(3D code data)
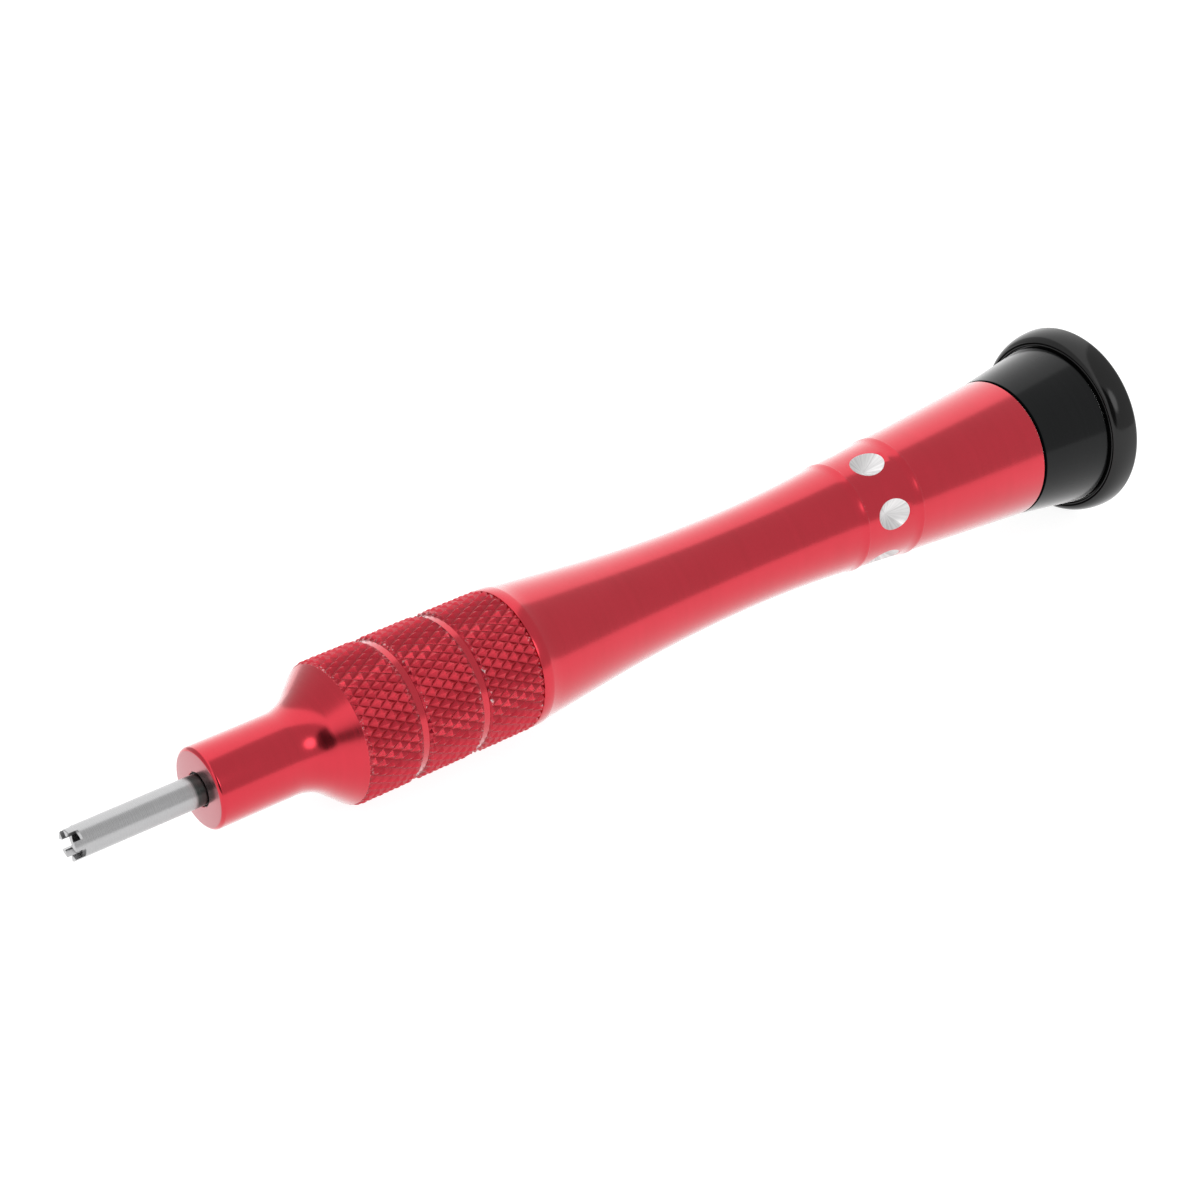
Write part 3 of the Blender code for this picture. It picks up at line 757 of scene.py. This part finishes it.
# %% Black anodised metal and the neck
BLACK = (0.0015, 0.0020, 0.0023)
WORN_BLACK = (0.0030, 0.0036, 0.0040)
FIT = 0.05
NECK_START = TAIL + 0.12
NECK_EDGE = 0.10
SEAT_RADIUS = measure("bearing_outer_ring")[2] + FIT
SEAT_FLOOR = measure("bearing_outer_ring")[0] - FIT
NECK_BORE = measure("bearing_inner_ring")[2] + 0.35


def black_anodised():
    """A black skin whose gloss is all in its coat, so the coat's mask can leave one edge dead black as
    painted shade.
    """
    finish = Finish("black_anodised_turned", BLACK, metallic=0.0, roughness=0.3, Specular_IOR_Level=0.0,
                    Coat_Weight=1.0, Coat_IOR=1.30, Coat_Roughness=0.15,
                    Sheen_Weight=1.0, Sheen_Roughness=0.28)
    rings = turning_rings(finish, fine=7.0)
    finish.drive("Base Color", finish.mix(finish.spread(rings, 0.35, 0.65), BLACK, WORN_BLACK))
    finish.drive("Roughness", finish.spread(rings, 0.3, 0.7, 0.27, 0.35))
    # Painted shade: no coat and no sheen next to the red, so a dead black line stands where the joint's gap
    # is in shadow.
    coat_outside_joint_shade = finish.spread(finish.station, NECK_START + 0.16, NECK_START + 0.22)
    finish.drive("Coat Weight", coat_outside_joint_shade)
    finish.drive("Sheen Weight", coat_outside_joint_shade)
    finish.bump(rings, 0.25, 0.003)
    return finish


def neck_shape():
    """A cone with a seat for the bearing, and a thinner spigot that fits in the handle's tail."""
    outline = [(SEAT_RADIUS, SEAT_FLOOR), (SEAT_RADIUS, NECK_END), (NECK_RADIUS - NECK_EDGE, NECK_END),
               (NECK_RADIUS, NECK_END - NECK_EDGE), (TAIL_RADIUS, NECK_START + NECK_EDGE),
               (TAIL_RADIUS - NECK_EDGE, NECK_START), (SPIGOT_RADIUS - FIT, NECK_START),
               (SPIGOT_RADIUS - FIT, SPIGOT_END), (NECK_BORE, SPIGOT_END), (NECK_BORE, SEAT_FLOOR)]
    return turn(outline, closed=True)


black_metal = black_anodised()
neck = to_object("bearing_neck", neck_shape(), black_metal.material)
place(neck, "handle", "tail_ferrule")

# %% [markdown]
# ## The finger rest
# The finger rest is a glossy black button with a fat rounded rim and a shallow dish for the fingertip.
# A narrow flat land lies next to the neck, and a fine groove parts it from the rim.
# Moulded plastic is never perfectly even, so its gloss wanders a little and it has a few hairline scuffs.

# %% Gloss black plastic and the finger rest
LAND_RADIUS = 8.0
BACK_ROUND = 0.5
BEAD_RADIUS = 7.86
BEAD_SIZE = 0.08
RECESS = 0.16
SHELF_RADIUS = 7.4
DISH_RADIUS = 7.3
DISH_DEPTH = 0.75
HOLE_RADIUS = measure("cap_spindle")[2] + FIT
HOLE_FLOOR = measure("cap_spindle")[1] + FIT
REST_SHARP = 40.0
PLASTIC = (0.003, 0.003, 0.003)
SCUFFED = (0.010, 0.010, 0.010)
SCUFF_DULLS = 0.12


def gloss_black():
    """Glossy plastic; stretching the noise's space turns its spots into thin scuffs."""
    finish = Finish("gloss_black_moulded", PLASTIC, roughness=0.14, Specular_IOR_Level=0.4)
    wander = finish.noise(0.6, detail=3.0)
    stretched = finish.tree.nodes.new("ShaderNodeMapping")
    stretched.inputs["Scale"].default_value = (5.0, 0.35, 1.6)
    stretched.inputs["Rotation"].default_value = (0.4, 0.2, 0.9)
    finish.wire(finish.local.outputs["Vector"], stretched.inputs["Vector"])
    scuffs = finish.spread(finish.noise(2.2, detail=4.0, vector=stretched.outputs["Vector"]), 0.66, 0.74)
    even = finish.spread(wander, 0.3, 0.7, 0.09, 0.17)
    finish.drive("Roughness", finish.math('ADD', even, finish.times(scuffs, SCUFF_DULLS)))
    finish.drive("Base Color", finish.mix(scuffs, PLASTIC, SCUFFED))
    finish.bump(wander, 0.15, 0.02)
    return finish


def rest_shape():
    """From the middle of the dish out over the rim, back along the land and groove, and into the hole."""
    dish = (DISH_RADIUS ** 2 + DISH_DEPTH ** 2) / (2 * DISH_DEPTH)
    sweep = degrees(asin(DISH_RADIUS / dish))
    rim_station = CAP_END - BACK_ROUND
    outline = arc(0, CAP_END - DISH_DEPTH + dish, dish, -90, sweep - 90, 28)
    outline += arc(CAP_RADIUS - BACK_ROUND, rim_station, BACK_ROUND, 90, 0, 12)
    outline += arc(LAND_RADIUS, rim_station, CAP_RADIUS - LAND_RADIUS, 0, -84, 24,
                   depth=rim_station - CAP_START)[1:]
    outline += [(LAND_RADIUS, CAP_START + RECESS)]
    outline += arc(BEAD_RADIUS, CAP_START + BEAD_SIZE, BEAD_SIZE, 0, -180, 8)
    outline += [(BEAD_RADIUS - BEAD_SIZE - 0.04, CAP_START + RECESS), (SHELF_RADIUS, CAP_START + RECESS),
                (SHELF_RADIUS - 0.05, CAP_START)]
    outline += [(HOLE_RADIUS, CAP_START), (HOLE_RADIUS, HOLE_FLOOR), (0, HOLE_FLOOR)]
    return turn(outline)


black_plastic = gloss_black()
finger_rest = to_object("finger_rest_button", rest_shape(), black_plastic.material, REST_SHARP)
place(finger_rest, "finger_rest", "swivel_cap")

# %% [markdown]
# ## The bearing inside
# The bearing, its shields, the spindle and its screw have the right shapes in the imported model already.
# They stay as they are and only get real finishes: bright ground steel, pressed shields, and a brass cage.

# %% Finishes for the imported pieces
bearing_finish = ground_steel("bearing_steel_ground", (0.72, 0.72, 0.73), (0.60, 0.60, 0.61), 0.14, 20.0)
brass_finish = ground_steel("cage_brass_pressed", (0.72, 0.52, 0.22), (0.60, 0.42, 0.17), 0.32, 8.0)
spindle_finish = ground_steel("spindle_steel_turned", (0.58, 0.58, 0.59), (0.46, 0.46, 0.47), 0.30, 10.0)
PACKED_FINISHES = {"cage": brass_finish, "spindle": spindle_finish, "screw": spindle_finish,
                   "washer": spindle_finish, "shim": spindle_finish}
for name, node in frame["nodes"].items():
    if node.hide_render:
        continue
    words = name.split("_")
    finish = next((look for word, look in PACKED_FINISHES.items() if word in words), bearing_finish)
    node.data.materials.clear()
    node.data.materials.append(finish.material)
    print(f"{name}: {finish.material.name}")

# %% [markdown]
# ## The light
# Bare metal only shows what stands round it, so the surroundings matter more than the lamps.
# A small product is shot in a white tent, with a bright floor, a bright wall behind and a darker front.
# The world gives exactly that: a plane splits the sky into a dim front half and a bright back half.
# The soft edge between them is what draws the long dark stripe down the handle.
# The back is dim again far to the left, and round patches add a window, a dark lens and a left-hand light.
# The flare is curved enough to show all of them in one small place, so that is where to look for them.
# Where the camera looks past the floor it sees one pale tone.

# %% The world
FRONT_DIM = (0.70, 0.70, 0.70)
BACK_BRIGHT = (1.40, 1.40, 1.40)
WINDOW_BRIGHT = (2.6, 2.6, 2.6)
LENS_DARK = (0.05, 0.05, 0.05)
PAPER = (0.99, 0.99, 0.99)
FRONT_SIDE = (0.445, -0.893, -0.068)
LEFT_SIDE = (-0.75, 0.66, 0.0)
WINDOW_SPOT = (-0.08, -0.84, 0.54)
LEFT_LIGHT = (-0.90, -0.28, 0.36)
LENS_SPOT = (-0.60, -0.72, 0.33)
# Each patch has a middle, the cosines at its outer and inner edge, and a tone. Later ones lie on top.
PATCHES = ((LEFT_SIDE, 0.45, 0.53, FRONT_DIM),
           (FRONT_SIDE, -0.02, 0.02, FRONT_DIM),
           (WINDOW_SPOT, cos(radians(15)), cos(radians(9)), WINDOW_BRIGHT),
           (LENS_SPOT, cos(radians(25)), cos(radians(18)), LENS_DARK),
           (LEFT_LIGHT, cos(radians(19)), cos(radians(9)), BACK_BRIGHT))


def sky_patch(sky, heading, middle, outer, inner):
    """A mask that is 1 round one direction and fades out towards its outer edge."""
    facing = sky.tree.nodes.new("ShaderNodeVectorMath")
    facing.operation = 'DOT_PRODUCT'
    facing.inputs[1].default_value = Vector(middle).normalized()
    sky.wire(heading, facing.inputs[0])
    return sky.spread(facing.outputs["Value"], outer, inner, smooth=True)


def make_world():
    world = bpy.data.worlds.new("white_tent")
    bpy.context.scene.world = world
    world.use_nodes = True
    sky = Nodes(world.node_tree)
    heading = sky.tree.nodes.new("ShaderNodeTexCoord").outputs["Generated"]
    tent = BACK_BRIGHT
    for middle, outer, inner, tone in PATCHES:
        tent = sky.mix(sky_patch(sky, heading, middle, outer, inner), tent, tone)
    camera_ray = sky.tree.nodes.new("ShaderNodeLightPath").outputs["Is Camera Ray"]
    sky.wire(sky.mix(camera_ray, tent, PAPER), sky.tree.nodes["Background"].inputs["Color"])


make_world()

# %% [markdown]
# ## Floor, lamp and camera
# The floor is a sheet of pale acrylic that glows a little, so the underside of the tool is lit too.
# One large soft lamp hangs behind and above.
# The camera uses a long lens, from about a quarter of a metre.

# %% Floor and lamp
FLOOR_SIZE = 3.0
FLOOR_GREY = (0.30, 0.30, 0.30)
FLOOR_GLOW = 0.92
LAMP_SIZE = 0.5
LAMP_POWER = 1.0
LAMP_SPOT = Vector((0.05, 0.35, 0.75))


def make_floor():
    shape = bmesh.new()
    bmesh.ops.create_grid(shape, x_segments=1, y_segments=1, size=FLOOR_SIZE / 2)
    mesh = bpy.data.meshes.new("floor")
    shape.to_mesh(mesh)
    shape.free()
    floor = bpy.data.objects.new("floor", mesh)
    bpy.context.scene.collection.objects.link(floor)
    sheet = bpy.data.materials.new("pale_acrylic")
    sheet.use_nodes = True
    shader = sheet.node_tree.nodes["Principled BSDF"]
    shader.inputs["Base Color"].default_value = (*FLOOR_GREY, 1)
    shader.inputs["Roughness"].default_value = 0.6
    shader.inputs["Specular IOR Level"].default_value = 0.1
    shader.inputs["Emission Color"].default_value = (1, 1, 1, 1)
    shader.inputs["Emission Strength"].default_value = FLOOR_GLOW
    mesh.materials.append(sheet)


def make_lamp():
    """A square soft box aimed at the tool. Only the world shows in the metal, not the box."""
    lamp = bpy.data.lights.new("soft_box", 'AREA')
    lamp.shape = 'SQUARE'
    lamp.size = LAMP_SIZE
    lamp.energy = LAMP_POWER
    stand = bpy.data.objects.new("soft_box", lamp)
    stand.location = LAMP_SPOT
    stand.rotation_euler = (-LAMP_SPOT).to_track_quat('-Z', 'Y').to_euler()
    stand.visible_glossy = False
    bpy.context.scene.collection.objects.link(stand)


make_floor()
make_lamp()

# %% The camera
CAMERA_SPOT = (-0.1375649, -0.1639695, 0.1224671)
CAMERA_LOOK = (0.558352, 0.681627, -0.472894)
CAMERA_LENS = 85.86
SENSOR_WIDTH = 36.0

camera_data = bpy.data.cameras.new("camera")
camera_data.lens = CAMERA_LENS
camera_data.sensor_width = SENSOR_WIDTH
camera_data.clip_start = 0.01
camera = bpy.data.objects.new("camera", camera_data)
camera.location = CAMERA_SPOT
camera.rotation_euler = Vector(CAMERA_LOOK).to_track_quat('-Z', 'Y').to_euler()
bpy.context.scene.collection.objects.link(camera)
bpy.context.scene.camera = camera
bpy.context.scene.view_settings.view_transform = 'Standard'
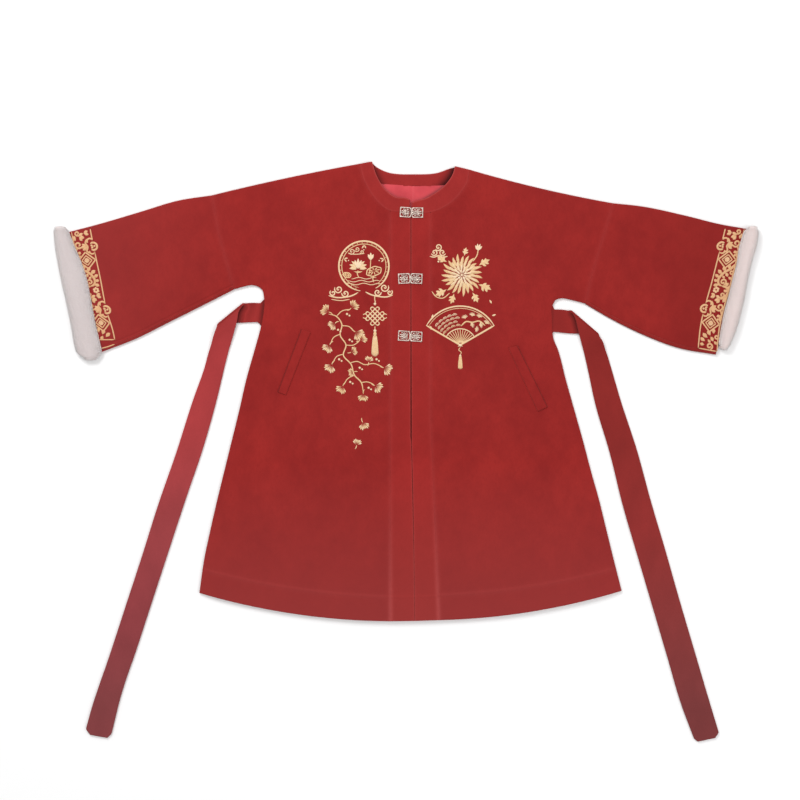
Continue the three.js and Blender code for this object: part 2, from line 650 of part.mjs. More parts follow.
/** One half of a clasp: a plate with a raised rim, four corner studs and a raised flower. The
 *  catching half carries the round boss in the middle, and the other half is cut to clear it. */
function claspHalf(side, catches) {
  const { half, tall, rim, rimWidth, split, boss, stud, studInset, flower } = CLASP;
  const x1 = side < 0 ? -half : split;
  const x2 = side < 0 ? -split : half;
  const middle = (x1 + x2) / 2;
  const hollow = new THREE.BoxGeometry(x2 - x1 - 2 * rimWidth, tall - 2 * rimWidth, rim);
  hollow.translate(middle, 0, CLASP.plate + rim / 2);
  const studX = (x2 - x1) / 2 - rimWidth - studInset;
  const studY = tall / 2 - rimWidth - studInset;
  const raised = [-1, 1].flatMap((sx) =>
    [-1, 1].map((sy) => post(middle + sx * studX, sy * studY, stud, rim, CLASP_SIDES.stud)));
  raised.push(post(middle, 0, flower, rim, CLASP_SIDES.flower));
  const sunk = plate(x1, x2, tall, CLASP.clip, rim).subtract(toSolid(hollow));
  const framed = raised.reduce((solid, part) => solid.add(part), sunk);
  const knob = post(0, 0, boss, rim + CLASP.bossRise, CLASP_SIDES.boss);
  const room = post(0, 0, boss + SEAM, 2 * rim, CLASP_SIDES.boss).translate([0, 0, -rim / 2]);
  return toGeometry(catches ? framed.add(knob) : framed.subtract(room));
}

// ---------------------------------------------------------------- the jacket
const cloth = (colour, roughness = 0.95) =>
  new THREE.MeshStandardMaterial({ color: colour, roughness, metalness: 0 });

const MATERIAL = {
  wool: cloth(COLOUR.wool),
  wool_band: cloth(COLOUR.wool_band),
  lining: cloth(COLOUR.lining, 0.6),
  tie: cloth(COLOUR.tie),
  fur: cloth(COLOUR.fur, 1),
  clasp: new THREE.MeshStandardMaterial({ color: COLOUR.clasp, roughness: 0.35, metalness: 1 }),
};

function piece(name, geometry, material) {
  const mesh = new THREE.Mesh(geometry, material);
  mesh.name = name;
  return mesh;
}

const jacket = new THREE.Group();
jacket.name = 'hanfu_jacket';

const flat = (z) => () => z;
const backNeckTop = (x, y) => Math.min(NECK_BAND_WALL, topHeight(x, y) - WALL - LIE);
const liningFloor = WALL + SEAM;

jacket.add(
  piece('back_panel', backPanel(), MATERIAL.wool),
  piece('right_front', frontPanel(RIGHT_FRONT, 1), MATERIAL.wool),
  piece('left_front', frontPanel(LEFT_FRONT, -1), MATERIAL.wool),
  piece('right_front_band', paddedBand(RIGHT_BAND, 1, BAND_SHARES), MATERIAL.wool_band),
  piece('left_front_band', paddedBand(LEFT_BAND, -1, BAND_SHARES), MATERIAL.wool_band),
  piece('right_neck_band', paddedBand(RIGHT_NECK_BAND, -1, NARROW_SHARES), MATERIAL.wool_band),
  piece('left_neck_band', paddedBand(LEFT_NECK_BAND, 1, NARROW_SHARES), MATERIAL.wool_band),
  piece(
    'back_neck_band',
    panel(drawnIn(BACK_NECK_BAND, -1), NARROW_SHARES, backNeckTop, flat(0)),
    MATERIAL.wool_band,
  ),
  piece(
    'lining',
    panel(LINING, NARROW_SHARES, flat(liningFloor + LINING_WALL), flat(liningFloor)),
    MATERIAL.lining,
  ),
);

for (const [side, sleeve] of Object.entries({ right: RIGHT_SLEEVE, left: LEFT_SLEEVE })) {
  jacket.add(piece(`${side}_sleeve`, sleeveTube(sleeve), MATERIAL.wool));
  jacket.add(piece(`${side}_fur_cuff`, furCuff(sleeve), MATERIAL.fur));
}

jacket.add(
  piece('right_tie', tie(RIGHT_TIE), MATERIAL.tie),
  piece('left_tie', tie(LEFT_TIE), MATERIAL.tie),
  piece('right_pocket_welt', welt(RIGHT_WELT), MATERIAL.wool),
  piece('left_pocket_welt', welt(LEFT_WELT), MATERIAL.wool),
);

for (const { name, x, y, turn } of CLASPS) {
  for (const [half, side, catches] of [['right', -1, false], ['left', 1, true]]) {
    const mesh = piece(`clasp_${name}_${half}`, claspHalf(side, catches), MATERIAL.clasp);
    mesh.position.set(x, y, CLASP_SEAT);
    mesh.rotation.z = THREE.MathUtils.degToRad(turn);
    jacket.add(mesh);
  }
}

export default jacket;
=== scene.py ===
"""A long red wool hanfu jacket laid flat with its front up, seen from straight above.

Every sewn piece is a thin shell of cloth over the jacket's plain solids: fronts, bands, neck band,
sleeves, ties and welts. On them lie the gold embroidery, stitch by stitch shape, the fur of the
cuffs and the pierced metal clasps. Plans are in millimetres in the jacket's own frame (+X the
wearer's left, +Y from hem to neck, +Z up), and every mesh is scaled to metres as it is made.
"""
import math

import bpy
import numpy as np
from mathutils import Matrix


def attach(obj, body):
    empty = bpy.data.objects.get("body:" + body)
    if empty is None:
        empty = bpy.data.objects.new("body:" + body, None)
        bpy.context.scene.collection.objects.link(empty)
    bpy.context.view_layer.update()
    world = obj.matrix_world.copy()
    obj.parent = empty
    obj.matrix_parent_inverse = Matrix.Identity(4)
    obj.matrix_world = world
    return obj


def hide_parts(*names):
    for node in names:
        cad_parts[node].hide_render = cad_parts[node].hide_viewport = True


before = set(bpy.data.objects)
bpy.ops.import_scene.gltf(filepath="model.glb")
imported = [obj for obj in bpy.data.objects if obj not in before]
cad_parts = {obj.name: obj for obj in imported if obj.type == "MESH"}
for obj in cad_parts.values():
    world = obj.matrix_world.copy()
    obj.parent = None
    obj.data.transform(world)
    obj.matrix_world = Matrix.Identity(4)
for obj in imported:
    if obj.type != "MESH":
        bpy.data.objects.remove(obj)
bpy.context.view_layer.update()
MM = 0.001

# ---- driving sizes, millimetres
WALL = 2.4
EDGE_TOP = 5.1          # upper face of the front where it is sewn to the back
BODY_RISE = 3.1
SLEEVE_RISE = 2.2
RISE_RUN = 42.0
SLEEVE_START = 340.0
SLEEVE_FADE = 90.0
BAND_PAD = 0.5
LIE = 0.5
NECK_BAND_WALL = 3.8
BACK_NECK_DROP = 2.9    # how far the back neck band lies under the front's level
LINING_TOP, LINING_UNDER = 4.0, 2.75
WELT_WALL = 1.8
CELL = 3.2              # spacing of the cloth grids
MAP_STEP = 3.0          # spacing of the height map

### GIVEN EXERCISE
Retype the records above, but only those lines that fall between the line containing "for (const [side, sleeve]" and the line containing "obj.parent = empty", with both of those lines included, exactly as written.

### WRITTEN REPLY
for (const [side, sleeve] of Object.entries({ right: RIGHT_SLEEVE, left: LEFT_SLEEVE })) {
  jacket.add(piece(`${side}_sleeve`, sleeveTube(sleeve), MATERIAL.wool));
  jacket.add(piece(`${side}_fur_cuff`, furCuff(sleeve), MATERIAL.fur));
}

jacket.add(
  piece('right_tie', tie(RIGHT_TIE), MATERIAL.tie),
  piece('left_tie', tie(LEFT_TIE), MATERIAL.tie),
  piece('right_pocket_welt', welt(RIGHT_WELT), MATERIAL.wool),
  piece('left_pocket_welt', welt(LEFT_WELT), MATERIAL.wool),
);

for (const { name, x, y, turn } of CLASPS) {
  for (const [half, side, catches] of [['right', -1, false], ['left', 1, true]]) {
    const mesh = piece(`clasp_${name}_${half}`, claspHalf(side, catches), MATERIAL.clasp);
    mesh.position.set(x, y, CLASP_SEAT);
    mesh.rotation.z = THREE.MathUtils.degToRad(turn);
    jacket.add(mesh);
  }
}

export default jacket;
=== scene.py ===
"""A long red wool hanfu jacket laid flat with its front up, seen from straight above.

Every sewn piece is a thin shell of cloth over the jacket's plain solids: fronts, bands, neck band,
sleeves, ties and welts. On them lie the gold embroidery, stitch by stitch shape, the fur of the
cuffs and the pierced metal clasps. Plans are in millimetres in the jacket's own frame (+X the
wearer's left, +Y from hem to neck, +Z up), and every mesh is scaled to metres as it is made.
"""
import math

import bpy
import numpy as np
from mathutils import Matrix


def attach(obj, body):
    empty = bpy.data.objects.get("body:" + body)
    if empty is None:
        empty = bpy.data.objects.new("body:" + body, None)
        bpy.context.scene.collection.objects.link(empty)
    bpy.context.view_layer.update()
    world = obj.matrix_world.copy()
    obj.parent = empty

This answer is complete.